Achtervolger: Flemish. A group chasing a breakaway. We first learned this word watching the Dutch television feed of the Tour of Flanders, and it was on-screen whenever they showed the chasing peloton. Looking at the word for a while, it occurred to us that they weren't showing us a racer named "Achtervolgers", but rather the "after-followers".
Amiraglia: Italian for a team follow car.
Arc-en-ciel: French for rainbow. See Rainbow Jersey
Arcobaleno: Italian for Rainbow. See Rainbow jersey
Arrivée: French for the finish line
Arrivée en altitude: French for hilltop finish.
Arrivo: Italian for the finish line
Arrivo in salita: Italian for hilltop finish
Attack: Generally a sudden acceleration in an attempt to break free of the peloton. On flat roads it is usually done by riding up along the side of the pack so that by the time the attacker passes the peloton's front rider he is traveling too fast for the pack to easily react. In the mountains it is usually enough to accelerate from the front.

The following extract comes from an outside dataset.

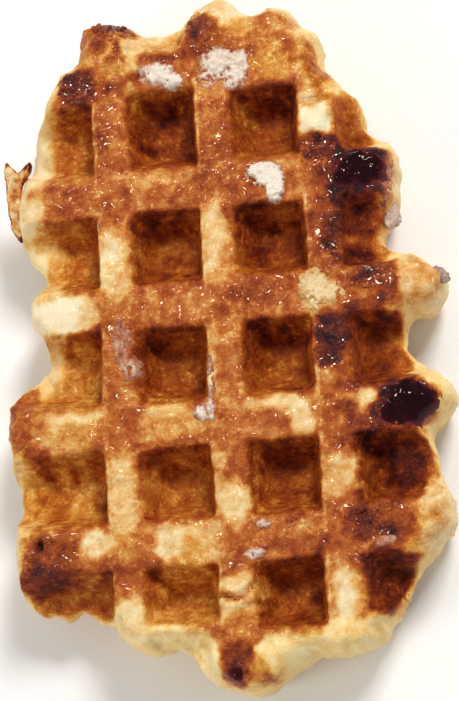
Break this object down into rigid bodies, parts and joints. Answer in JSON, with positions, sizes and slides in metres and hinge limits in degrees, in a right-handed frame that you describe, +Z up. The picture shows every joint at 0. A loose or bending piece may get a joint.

Autobus: French. In the mountains the riders with poor climbing skills ride together hoping to finish in time to beat the time limit cutoff. By staying together in a group they hope that if they don't finish in time they can persuade the officials to let them stay in the race because so many riders would otherwise be eliminated. It doesn't always work. Often the group lets a particular experienced racer who knows how to pace the Autobus lead them in order to just get in under the wire. This risky strategy minimizes the energy the riders have to expend. Synonyms include Grupetto (Italian) and Laughing Group. See Time Limit.
Azzurri: Italian for the Men in Blue. The Italian National team wears blue jerseys, hence the name.
Bell Lap: If the riders are racing the final meters of a race on a velodrome or on a circuit in a town, a bell is rung at the start of the final lap.